United States District Court, M.D. Alabama, Southern Division
ORDER AND RECOMMENDATION
SUSAN
RUSS WALKER, UNITED STATES MAGISTRATE JUDGE
By
order entered on December 21, 2018, the District Judge
referred this case to the undersigned for consideration and
disposition or recommendation on all pretrial matters. (Doc.
4). Plaintiff Angela Denise Nails, proceeding pro
se, filed an application to proceed in court without
prepaying fees (Doc. 2), which the court construes as a
motion to proceed in forma pauperis pursuant to 28
U.S.C. § 1915. She subsequently filed a second motion to
proceed in forma pauperis (Doc. 5). In relevant
part, section 1915 provides that
[A]ny court of the United States may authorize the
commencement, prosecution or defense of any suit, action or
proceeding, civil or criminal, or appeal therein, without
prepayment of fees or security therefor, by a person who
submits an affidavit that includes a statement of all assets
such [person] possesses that the person is unable to pay such
fees or give security therefor. Such affidavit shall state
the nature of the action, defense or appeal and affiant's
belief that the person is entitled to redress.

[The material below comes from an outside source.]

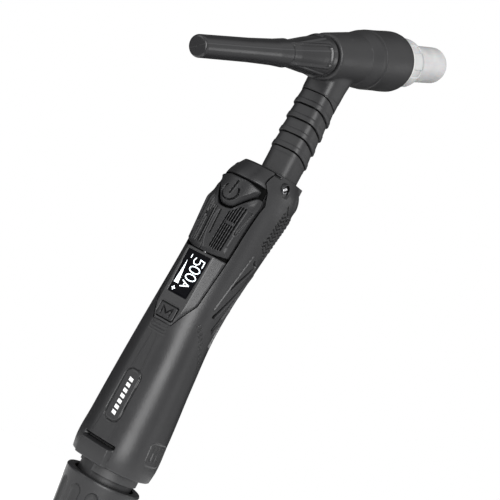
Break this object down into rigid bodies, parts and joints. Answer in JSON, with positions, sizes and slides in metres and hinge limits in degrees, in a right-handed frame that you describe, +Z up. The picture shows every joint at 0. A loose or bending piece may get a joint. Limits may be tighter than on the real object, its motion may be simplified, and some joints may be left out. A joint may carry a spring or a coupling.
{
  "type": "tig torch",
  "caption": "Water-cooled TIG torch: long back cap, ceramic cup, ribbed neck and a moulded handle with trigger, rocker, display and fluted cable sleeve.",
  "frame": {"origin": "centre of the cable inlet bore at the lower end of the fluted sleeve", "axes": "+Z up along the handle, -Y the face with the controls, +Y the side of the ceramic cup, +X to the right of someone facing the controls"},
  "size_m": [0.039, 0.1914, 0.3088],
  "materials": {
    "handle_plastic": "fine matt texture",
    "button_plastic": "matt",
    "head_plastic": "satin",
    "phenolic": "satin gloss",
    "neck_rubber": "matt",
    "soft_rubber": "matt",
    "inner_plastic": "matt",
    "white_plastic": "satin",
    "alumina": "fired, unglazed",
    "gasket_white": "waxy",
    "copper": "drawn",
    "brass": "turned",
    "steel": "zinc plated",
    "board_green": "solder mask",
    "display_glass": "polished",
    "switch_black": "matt"
  },
  "bodies": {
    "torch": {"handle_body": "handle_plastic", "front_cover": "handle_plastic", "board_carrier": "inner_plastic", "circuit_board": "board_green", "board_screws": "steel", "control_socket": "white_plastic", "display_panel": "switch_black", "display_window": "display_glass", "trigger_switch": "switch_black", "rocker_pins": "steel", "rocker_switches": "switch_black", "mode_switch": "switch_black", "side_screws": "steel", "name_plate": "button_plastic", "neck_clamp": "inner_plastic", "clamp_screws": "steel", "neck_sleeve": "neck_rubber", "power_tube": "copper", "gas_tube": "copper", "water_tube": "copper", "power_fitting": "brass", "gas_barb": "brass", "water_barb": "brass", "head_core": "brass", "head_cover": "head_plastic", "heat_shield": "head_plastic", "collet_body": "copper", "gas_lens_screens": "steel", "collet": "copper", "collar_retainer": "inner_plastic"},
    "trigger": {"trigger_button": "button_plastic", "trigger_plunger": "white_plastic"},
    "rocker": {"control_rocker": "button_plastic"},
    "mode": {"mode_button": "button_plastic"},
    "cap_seal": {"back_cap_o_ring": "soft_rubber"},
    "cap": {"back_cap": "phenolic"},
    "cup_seal": {"cup_gasket": "gasket_white"},
    "cup_body": {"cup": "alumina"},
    "swivel": {"tail_collar": "head_plastic"},
    "sleeve": {"cable_sleeve": "handle_plastic", "sleeve_lock_ring": "inner_plastic", "cable_grommet": "soft_rubber"}
  },
  "joints": [
    {"name": "trigger_press", "type": "slide", "parent": "torch", "child": "trigger", "axis": [0, 1, 0], "range_m": [0, 0.0014], "stiffness_N_per_m": 1500},
    {"name": "rocker_tilt", "type": "hinge", "parent": "torch", "child": "rocker", "pos_m": [0, -0.0136, 0.165], "axis": [0, 0, 1], "range_deg": [-2.5, 2.5], "stiffness_Nm_per_rad": 0.9},
    {"name": "mode_press", "type": "slide", "parent": "torch", "child": "mode", "axis": [0, 1, 0], "range_m": [0, 0.0006], "stiffness_N_per_m": 1500},
    {"name": "cap_advance", "type": "slide", "parent": "torch", "child": "cap_seal", "axis": [0, -0.9336, -0.3584], "range_m": [0, 0.0038]},
    {"name": "cap_turn", "type": "hinge", "parent": "cap_seal", "child": "cap", "pos_m": [0, 0.0127, 0.2684], "axis": [0, -0.9336, -0.3584], "range_deg": [0, 1080]},
    {"name": "cup_advance", "type": "slide", "parent": "torch", "child": "cup_seal", "axis": [0, 0.9336, 0.3584], "range_m": [0, 0.0031]},
    {"name": "cup_turn", "type": "hinge", "parent": "cup_seal", "child": "cup_body", "pos_m": [0, 0.0127, 0.2684], "axis": [0, 0.9336, 0.3584], "range_deg": [0, 720]},
    {"name": "cable_swivel", "type": "hinge", "parent": "torch", "child": "swivel", "pos_m": [0, 0, 0.055], "axis": [0, 0, 1], "range_deg": [-170, 170]},
    {"name": "sleeve_tilt", "type": "hinge", "parent": "swivel", "child": "sleeve", "pos_m": [0, 0, 0.03], "axis": [1, 0, 0], "range_deg": [-7, 7]}
  ],
  "couplings": [
    {"joint": "cap_advance", "follows": "cap_turn", "m_per_rad": 0.00019894},
    {"joint": "cup_advance", "follows": "cup_turn", "m_per_rad": 0.00023873}
  ]
}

28 U.S.C. § 1915(a)(1). A review of the plaintiff's
application reveals that she lacks the resources to pay the
filing fee. Accordingly, upon consideration, it is
ORDERED
that the construed motion to proceed in forma
pauperis (Doc. 2) is GRANTED, and the plaintiff's
subsequent motion to proceed in forma pauperis is
DENIED as moot.
However,
upon review, the court concludes that plaintiff's
complaint is due to be dismissed pursuant to 28 U.S.C. §
1915(e)(2)(B)[1] because it fails to state a claim and,
even if it did, plaintiff's claims would be barred by the
applicable statute of limitations.
Plaintiff
alleges that defendant Vaughn Towers discriminated against
her on the basis of her race in violation of the Fair Housing
Act (“FHA”) when defendant asked her to move out
of the apartment complex after she was in an altercation with
another resident. (Doc. 1). Plaintiff claims that the Dothan
Police Department were called to the building because the
other resident assaulted plaintiff, striking plaintiff with
her legs and feet and bruising plaintiff's legs.

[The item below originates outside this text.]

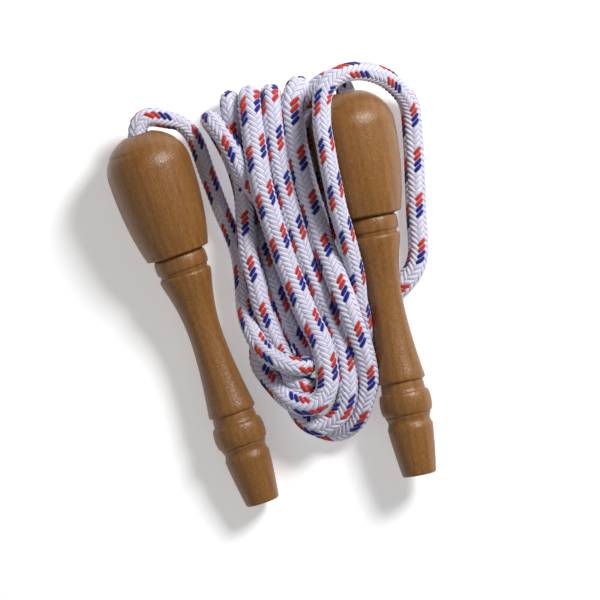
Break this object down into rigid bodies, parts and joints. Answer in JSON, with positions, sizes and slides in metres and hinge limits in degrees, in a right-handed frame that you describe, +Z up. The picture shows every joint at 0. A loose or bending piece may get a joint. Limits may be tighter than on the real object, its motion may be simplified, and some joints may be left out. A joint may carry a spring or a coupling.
{
  "type": "skipping rope",
  "caption": "Skipping rope with turned wooden handles and a braided white rope with red and blue flecks, put away as a wound hank lying between its handles.",
  "frame": {"origin": "on the resting surface, under the centre of the two handles' box", "axes": "+Z up, +Y along the handles towards their rope mouths, +X towards the right handle"},
  "size_m": [0.1345, 0.1822, 0.0409],
  "materials": {
    "beech": "clear satin lacquer",
    "braid": "white braided yarn with red and blue flecks",
    "thread": "waxed twine",
    "brad": "plain wire"
  },
  "bodies": {
    "rope": {"rope_hank": "braid", "rope_lead_left": "braid", "rope_lead_right": "braid", "rope_loop_right": "braid"},
    "left_neck": {"rope_neck_left": "braid"},
    "left_handle": {"handle_left": "beech", "rope_end_left": "braid", "end_whipping_left": "thread", "fixing_pin_left": "brad"},
    "right_neck": {"rope_neck_right": "braid"},
    "right_handle": {"handle_right": "beech", "rope_end_right": "braid", "end_whipping_right": "thread", "fixing_pin_right": "brad"}
  },
  "joints": [
    {"name": "left_swing", "type": "hinge", "parent": "rope", "child": "left_neck", "pos_m": [-0.055, 0.0679, 0.01884], "axis": [0, 0, 1], "range_deg": [-70, 2], "deforming": ["rope_lead_left", "rope_neck_left"]},
    {"name": "left_twist", "type": "hinge", "parent": "left_neck", "child": "left_handle", "pos_m": [-0.055, 0.0679, 0.01884], "axis": [-0.3217, 0.9449, 0.0602], "range_deg": [-90, 90]},
    {"name": "right_swing", "type": "hinge", "parent": "rope", "child": "right_neck", "pos_m": [0.03, 0.0852, 0.01786], "axis": [0, 0, 1], "range_deg": [0, 3], "deforming": ["rope_lead_right", "rope_neck_right", "rope_loop_right"]},
    {"name": "right_twist", "type": "hinge", "parent": "right_neck", "child": "right_handle", "pos_m": [0.03, 0.0852, 0.01786], "axis": [-0.1908, 0.9815, 0.0175], "range_deg": [-90, 90]}
  ]
}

Id. at 1. According to the complaint, the incident
occurred on August 30, 2006. Id. Plaintiff alleges
that the other resident was a white female. Id. She
claims that “[t]he Defendant did nothing to the white
female and did ask the African American female to
move.” Id. Plaintiff filed a housing complaint
relating to the August 30, 2006 incident. Id. She
seeks $150, 000 in damages. Id.
The
Eleventh Circuit has explained what is required to state a
cause of action for discrimination under the FHA as follows:
At the pleading stage, the relevant question is whether the
complaint provides “a short and plain statement of the
claim” that “give[s] the defendant fair notice of
what the plaintiff's claim is and the grounds upon which
it rests.” Swierkiewicz v. Sorema N. A., 534
U.S. 506, 512, 122 S.Ct. 992, 152 L.Ed.2d 1 (2002) (quoting
Conley v. Gibson, 355 U.S. 41, 47, 78 S.Ct. 99, 2
L.Ed.2d 80 (1957)). In a discrimination case, “[b]efore
discovery has unearthed relevant facts and evidence, it may
be difficult to define the precise formulation of the
required prima facie case in a particular
case.” Id. Thus, the allegations in the
complaint “should be judged by the statutory elements
of an FHA claim rather than the structure of the prima
facie case.” Gilligan v. Jamco Dev.
Corp., 108 F.3d 246, 250 (9th Cir.1997); see also
Ring v. First Interstate Mort., Inc., 984 F.2d 924, 927
(8th Cir.1993).
Hunt v. Aimco Prop., L.P., 814 F.3d 1213, 1221-22
(11th Cir. 2016). “Section 3604(a) prohibits blatant
refusals to rent or sell, as well as actions that have the
effect of limiting the availability of housing to members of
protected classes.” Hall v. Lowder Realty Co.,
160 F.Supp.2d 1299, 1319 (M.D. Ala. 2001) (citing
Secretary, United States Dep't of Housing
& Urban Dev. v. Blackwell, 908 F.2d 864 (11th Cir.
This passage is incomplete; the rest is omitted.